I was fortunate enough to receive an athletic scholarship to attend college, but I knew I had to continue my education even if I had not been a student-athlete. That was more than 50 years ago. Today, further education beyond high school is even more important. By 2020, 60 percent of all jobs in America, and in Virginia, will require education and training beyond that provided by a simple high school diploma.
Like my mom and dad, we parents owe it to our children to help them find a path to success in education, a career and life. If you don’t think an education makes a difference in what a person can earn, please look at the accompanying chart.
In short, a person without a high school diploma earns about $26,000 per year. With just some college — not necessarily an associate degree, perhaps just an industry certification — an individual earns slightly more than $40,000 per year. If someone worked for 40 years — ages 22 to 62 — the person with some training and education past high school would earn an additional $560,000 during his working career over and above what he might have earned if he had dropped out of high school.
Staying in school, and reaching beyond high school, makes sense. As in dollars and cents.

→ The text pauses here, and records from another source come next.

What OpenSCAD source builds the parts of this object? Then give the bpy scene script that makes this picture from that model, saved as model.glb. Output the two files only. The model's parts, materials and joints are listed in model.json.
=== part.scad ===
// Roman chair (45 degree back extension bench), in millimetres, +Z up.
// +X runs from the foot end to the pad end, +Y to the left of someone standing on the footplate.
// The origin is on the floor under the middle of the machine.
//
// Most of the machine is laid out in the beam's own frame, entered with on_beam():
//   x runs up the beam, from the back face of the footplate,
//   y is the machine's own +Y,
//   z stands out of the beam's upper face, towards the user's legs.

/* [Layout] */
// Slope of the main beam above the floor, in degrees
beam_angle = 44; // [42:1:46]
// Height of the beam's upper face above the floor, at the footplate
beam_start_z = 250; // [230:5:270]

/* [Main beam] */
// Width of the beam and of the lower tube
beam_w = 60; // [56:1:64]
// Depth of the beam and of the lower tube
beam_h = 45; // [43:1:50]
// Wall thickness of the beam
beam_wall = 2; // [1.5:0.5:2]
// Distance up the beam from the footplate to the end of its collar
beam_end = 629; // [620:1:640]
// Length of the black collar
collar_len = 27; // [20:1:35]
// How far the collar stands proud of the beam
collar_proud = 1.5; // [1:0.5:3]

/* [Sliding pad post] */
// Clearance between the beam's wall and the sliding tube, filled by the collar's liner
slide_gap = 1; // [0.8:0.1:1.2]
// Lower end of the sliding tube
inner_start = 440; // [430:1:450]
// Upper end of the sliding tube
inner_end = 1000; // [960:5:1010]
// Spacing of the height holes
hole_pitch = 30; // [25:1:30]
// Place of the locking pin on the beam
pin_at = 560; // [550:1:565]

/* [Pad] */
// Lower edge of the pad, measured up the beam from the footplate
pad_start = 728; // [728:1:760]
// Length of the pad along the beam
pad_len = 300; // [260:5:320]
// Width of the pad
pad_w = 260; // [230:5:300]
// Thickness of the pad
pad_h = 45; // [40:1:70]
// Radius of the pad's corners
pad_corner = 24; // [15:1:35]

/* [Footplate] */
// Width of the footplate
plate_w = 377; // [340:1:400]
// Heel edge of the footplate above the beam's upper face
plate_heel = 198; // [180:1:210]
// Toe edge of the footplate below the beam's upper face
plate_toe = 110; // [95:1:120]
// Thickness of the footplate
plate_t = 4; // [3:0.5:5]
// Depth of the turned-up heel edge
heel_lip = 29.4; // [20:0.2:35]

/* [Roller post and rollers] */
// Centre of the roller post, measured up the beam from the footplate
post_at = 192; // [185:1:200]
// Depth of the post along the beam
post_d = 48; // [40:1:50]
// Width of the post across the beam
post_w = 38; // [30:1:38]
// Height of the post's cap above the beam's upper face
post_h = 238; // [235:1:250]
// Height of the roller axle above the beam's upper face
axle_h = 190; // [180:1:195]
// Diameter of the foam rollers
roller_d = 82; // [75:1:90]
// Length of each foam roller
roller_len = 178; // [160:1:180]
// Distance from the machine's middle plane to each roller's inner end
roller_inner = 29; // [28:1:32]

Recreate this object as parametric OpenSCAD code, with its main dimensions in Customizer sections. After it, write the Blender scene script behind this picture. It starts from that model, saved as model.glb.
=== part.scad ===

While college may seem to be expensive and out of reach to many rural high school graduates, the Virginia Community College System is a very affordable alternative. For less than $4,000 per semester, a young person could attend full-time. The cost to earn a Workforce Preparedness Certificate or a Technical Certificate is often even less. With the lifetime earnings advantage, surely we should find a way to help students succeed.
The Rural Horseshoe Initiative is being undertaken by Virginia’s 14 rural community colleges. This multi-disciplined initiative seeks to address the lack of overall educational attainment that handicaps our young people who reside in rural Virginia through the increased use of career coaches.
Part-time career coaches, who are representatives of the local community college, can be found in many high schools today. These coaches help prepare our children and their parents to chart a path toward a successful future through improved education attainment in high school. The Rural Horseshoe Initiative would, for the first time, provide for full-time career coaches who will serve every rural high school in Virginia.
There are two additional elements of this exciting program that also hold great promise for engaging other rural Virginia students. It expands financial incentives for people who failed to finish high school to encourage them to attend a community college once they have successfully completed a G.E.D. program. In addition, this initiative targets an underserved and at-risk high school student population by expanding mentoring and coaching available to foster children.
If you are a parent who wants a better future for your children — and we all do — reach out to the high school career coach or visit your local community college. There is help available to find a path to the education and training our children will need to succeed in the future.
To this day, I do not pick up a book that I don’t remember my mother, Herma, inspiring, motivating and encouraging us to read and achieve. Build that kind of memory for your children. Help them chart a course to a bright future — a brighter future that is less difficult than you may realize with the help of one of Virginia’s 14 rural community colleges.